* BEGIN *
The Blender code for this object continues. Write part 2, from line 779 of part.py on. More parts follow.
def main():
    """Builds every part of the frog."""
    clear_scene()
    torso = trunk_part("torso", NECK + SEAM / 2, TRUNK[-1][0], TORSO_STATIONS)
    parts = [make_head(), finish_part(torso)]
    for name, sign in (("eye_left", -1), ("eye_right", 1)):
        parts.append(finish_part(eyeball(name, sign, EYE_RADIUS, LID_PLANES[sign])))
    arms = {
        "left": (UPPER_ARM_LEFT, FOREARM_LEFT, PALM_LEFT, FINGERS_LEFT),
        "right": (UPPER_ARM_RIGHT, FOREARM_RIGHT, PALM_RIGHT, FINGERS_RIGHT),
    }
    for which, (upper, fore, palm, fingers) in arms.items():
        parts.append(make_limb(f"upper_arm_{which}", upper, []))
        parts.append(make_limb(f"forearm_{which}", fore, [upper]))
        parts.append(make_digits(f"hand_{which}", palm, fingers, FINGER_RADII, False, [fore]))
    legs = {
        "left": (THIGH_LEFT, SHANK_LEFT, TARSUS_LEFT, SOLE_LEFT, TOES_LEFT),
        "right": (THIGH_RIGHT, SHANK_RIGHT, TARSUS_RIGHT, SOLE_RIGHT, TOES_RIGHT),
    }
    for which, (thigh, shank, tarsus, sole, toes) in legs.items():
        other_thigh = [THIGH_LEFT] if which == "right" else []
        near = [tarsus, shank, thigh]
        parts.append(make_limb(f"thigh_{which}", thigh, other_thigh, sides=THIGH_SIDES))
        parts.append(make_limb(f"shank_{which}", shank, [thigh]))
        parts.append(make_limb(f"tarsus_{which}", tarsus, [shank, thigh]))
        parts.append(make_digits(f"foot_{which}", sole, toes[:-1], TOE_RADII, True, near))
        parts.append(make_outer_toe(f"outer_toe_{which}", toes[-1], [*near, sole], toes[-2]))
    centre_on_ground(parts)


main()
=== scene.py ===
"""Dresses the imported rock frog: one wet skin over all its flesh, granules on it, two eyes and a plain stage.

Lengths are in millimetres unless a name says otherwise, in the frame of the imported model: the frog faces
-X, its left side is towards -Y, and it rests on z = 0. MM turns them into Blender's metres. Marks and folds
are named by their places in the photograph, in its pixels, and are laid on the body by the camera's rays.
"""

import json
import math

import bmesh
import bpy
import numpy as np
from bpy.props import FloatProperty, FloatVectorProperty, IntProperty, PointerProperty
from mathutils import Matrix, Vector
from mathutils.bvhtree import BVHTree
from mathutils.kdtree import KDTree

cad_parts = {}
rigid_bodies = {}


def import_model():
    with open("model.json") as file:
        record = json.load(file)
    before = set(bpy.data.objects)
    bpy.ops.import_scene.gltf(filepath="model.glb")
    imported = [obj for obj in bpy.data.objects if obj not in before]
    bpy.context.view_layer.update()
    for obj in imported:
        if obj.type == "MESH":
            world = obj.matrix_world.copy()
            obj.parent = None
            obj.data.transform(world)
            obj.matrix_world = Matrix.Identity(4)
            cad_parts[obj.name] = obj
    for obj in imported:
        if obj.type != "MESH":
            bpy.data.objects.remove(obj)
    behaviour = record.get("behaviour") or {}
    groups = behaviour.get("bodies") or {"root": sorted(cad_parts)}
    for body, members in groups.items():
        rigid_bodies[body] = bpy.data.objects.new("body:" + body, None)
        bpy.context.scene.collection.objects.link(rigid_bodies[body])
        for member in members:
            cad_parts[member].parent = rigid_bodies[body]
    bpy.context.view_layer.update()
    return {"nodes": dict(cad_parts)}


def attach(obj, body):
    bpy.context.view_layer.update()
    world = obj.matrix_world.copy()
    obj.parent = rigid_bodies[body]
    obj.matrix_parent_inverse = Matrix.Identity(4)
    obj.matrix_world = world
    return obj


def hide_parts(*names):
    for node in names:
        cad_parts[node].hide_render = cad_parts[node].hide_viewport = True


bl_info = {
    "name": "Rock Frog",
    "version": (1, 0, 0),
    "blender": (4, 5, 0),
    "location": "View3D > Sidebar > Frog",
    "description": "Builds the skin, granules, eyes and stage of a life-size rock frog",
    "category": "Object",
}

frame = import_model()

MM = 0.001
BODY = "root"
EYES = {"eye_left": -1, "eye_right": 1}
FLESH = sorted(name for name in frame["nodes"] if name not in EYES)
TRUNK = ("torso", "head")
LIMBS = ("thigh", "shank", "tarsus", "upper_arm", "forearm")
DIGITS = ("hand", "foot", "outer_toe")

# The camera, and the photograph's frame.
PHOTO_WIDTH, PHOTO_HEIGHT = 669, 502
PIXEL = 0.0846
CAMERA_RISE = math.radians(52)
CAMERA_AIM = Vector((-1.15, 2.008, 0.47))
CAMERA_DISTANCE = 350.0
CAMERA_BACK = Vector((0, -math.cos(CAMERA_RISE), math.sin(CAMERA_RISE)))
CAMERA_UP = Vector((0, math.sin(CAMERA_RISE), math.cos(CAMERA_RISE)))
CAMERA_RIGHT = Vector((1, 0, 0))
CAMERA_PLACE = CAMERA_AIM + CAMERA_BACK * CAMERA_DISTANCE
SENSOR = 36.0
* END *
WHAT IS EXPECTED: Begin at the line containing "for member in", end at the line containing "for node in", and reproduce every line in that range exactly, both ends included.

EXERCISE ANSWER:
        for member in members:
            cad_parts[member].parent = rigid_bodies[body]
    bpy.context.view_layer.update()
    return {"nodes": dict(cad_parts)}


def attach(obj, body):
    bpy.context.view_layer.update()
    world = obj.matrix_world.copy()
    obj.parent = rigid_bodies[body]
    obj.matrix_parent_inverse = Matrix.Identity(4)
    obj.matrix_world = world
    return obj


def hide_parts(*names):
    for node in names:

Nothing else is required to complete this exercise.